PROBLEM REQUIREMENTS – Locate, in the data below, the line that contains "obj.data.transform(world)" and the line that contains "return (low + high) / 2"; reproduce exactly those two lines and every line between them, nothing more.

EXERCISE INPUTS –
=======

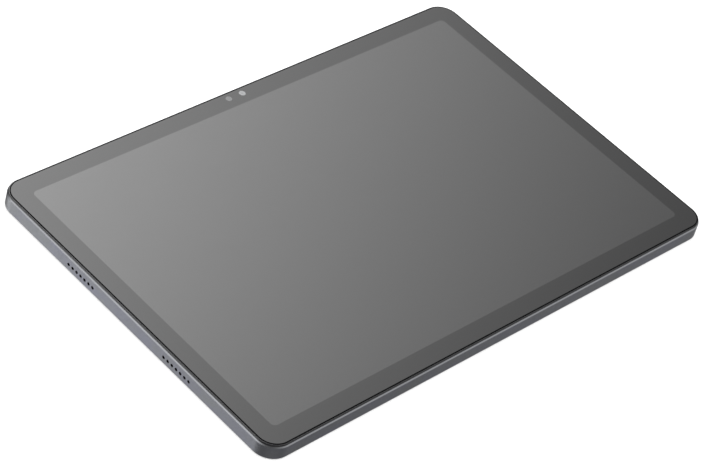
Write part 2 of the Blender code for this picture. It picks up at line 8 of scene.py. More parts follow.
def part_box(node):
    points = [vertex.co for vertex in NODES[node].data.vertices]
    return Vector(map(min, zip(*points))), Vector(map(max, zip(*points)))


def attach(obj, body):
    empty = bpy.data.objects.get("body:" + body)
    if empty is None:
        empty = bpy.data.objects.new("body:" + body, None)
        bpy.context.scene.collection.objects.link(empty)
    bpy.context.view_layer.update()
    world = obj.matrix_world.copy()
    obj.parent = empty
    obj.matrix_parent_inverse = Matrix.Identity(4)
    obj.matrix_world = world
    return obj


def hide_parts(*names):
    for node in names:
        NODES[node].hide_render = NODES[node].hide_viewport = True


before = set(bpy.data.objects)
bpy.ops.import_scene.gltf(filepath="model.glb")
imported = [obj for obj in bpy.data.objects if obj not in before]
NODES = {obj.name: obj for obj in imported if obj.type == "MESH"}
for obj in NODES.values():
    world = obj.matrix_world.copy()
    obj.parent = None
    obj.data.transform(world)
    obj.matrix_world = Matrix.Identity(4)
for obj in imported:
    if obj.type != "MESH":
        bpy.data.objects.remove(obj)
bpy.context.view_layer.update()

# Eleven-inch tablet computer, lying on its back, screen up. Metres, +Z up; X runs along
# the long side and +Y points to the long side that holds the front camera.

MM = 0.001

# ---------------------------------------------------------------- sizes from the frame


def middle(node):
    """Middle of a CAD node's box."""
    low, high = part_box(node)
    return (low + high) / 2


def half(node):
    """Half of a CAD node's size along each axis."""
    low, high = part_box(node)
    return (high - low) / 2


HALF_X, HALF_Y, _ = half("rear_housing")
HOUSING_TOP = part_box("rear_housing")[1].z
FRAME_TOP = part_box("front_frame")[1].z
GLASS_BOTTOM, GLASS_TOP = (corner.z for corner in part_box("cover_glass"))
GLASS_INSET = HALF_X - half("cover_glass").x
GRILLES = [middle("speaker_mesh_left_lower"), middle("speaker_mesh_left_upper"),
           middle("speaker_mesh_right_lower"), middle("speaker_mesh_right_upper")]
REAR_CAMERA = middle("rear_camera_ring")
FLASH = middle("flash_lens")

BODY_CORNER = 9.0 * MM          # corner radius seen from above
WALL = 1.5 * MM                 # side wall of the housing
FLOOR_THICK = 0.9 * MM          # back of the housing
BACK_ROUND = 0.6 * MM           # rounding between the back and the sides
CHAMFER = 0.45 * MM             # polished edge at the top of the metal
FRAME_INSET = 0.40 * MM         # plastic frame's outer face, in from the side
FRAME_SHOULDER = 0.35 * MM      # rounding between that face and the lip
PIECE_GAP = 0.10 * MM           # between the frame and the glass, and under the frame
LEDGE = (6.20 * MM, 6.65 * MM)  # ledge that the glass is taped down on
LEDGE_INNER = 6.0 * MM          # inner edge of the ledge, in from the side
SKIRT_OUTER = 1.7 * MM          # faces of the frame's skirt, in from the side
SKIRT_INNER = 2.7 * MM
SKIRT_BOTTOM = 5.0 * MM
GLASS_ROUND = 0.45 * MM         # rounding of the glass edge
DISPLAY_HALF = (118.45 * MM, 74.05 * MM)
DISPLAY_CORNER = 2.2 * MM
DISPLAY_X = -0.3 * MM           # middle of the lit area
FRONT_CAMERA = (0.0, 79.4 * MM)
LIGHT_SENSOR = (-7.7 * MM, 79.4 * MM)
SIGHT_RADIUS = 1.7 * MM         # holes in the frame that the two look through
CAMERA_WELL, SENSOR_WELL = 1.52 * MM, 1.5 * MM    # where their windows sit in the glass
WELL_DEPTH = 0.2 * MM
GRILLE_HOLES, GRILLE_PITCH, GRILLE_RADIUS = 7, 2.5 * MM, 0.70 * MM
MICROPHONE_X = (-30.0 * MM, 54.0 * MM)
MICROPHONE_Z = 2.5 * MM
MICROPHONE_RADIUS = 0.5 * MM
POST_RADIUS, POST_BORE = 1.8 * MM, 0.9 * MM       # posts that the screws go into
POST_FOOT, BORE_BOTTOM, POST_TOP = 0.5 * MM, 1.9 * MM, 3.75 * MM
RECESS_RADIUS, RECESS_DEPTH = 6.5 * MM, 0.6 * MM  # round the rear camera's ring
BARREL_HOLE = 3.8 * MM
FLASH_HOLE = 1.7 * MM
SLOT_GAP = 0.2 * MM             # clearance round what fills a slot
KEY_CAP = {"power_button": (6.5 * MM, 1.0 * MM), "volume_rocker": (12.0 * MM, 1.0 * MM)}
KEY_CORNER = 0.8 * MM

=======

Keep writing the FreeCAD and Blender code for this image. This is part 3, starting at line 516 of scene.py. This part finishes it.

=======

OUTPUT BELOW –
    obj.data.transform(world)
    obj.matrix_world = Matrix.Identity(4)
for obj in imported:
    if obj.type != "MESH":
        bpy.data.objects.remove(obj)
bpy.context.view_layer.update()

# Eleven-inch tablet computer, lying on its back, screen up. Metres, +Z up; X runs along
# the long side and +Y points to the long side that holds the front camera.

MM = 0.001

# ---------------------------------------------------------------- sizes from the frame


def middle(node):
    """Middle of a CAD node's box."""
    low, high = part_box(node)
    return (low + high) / 2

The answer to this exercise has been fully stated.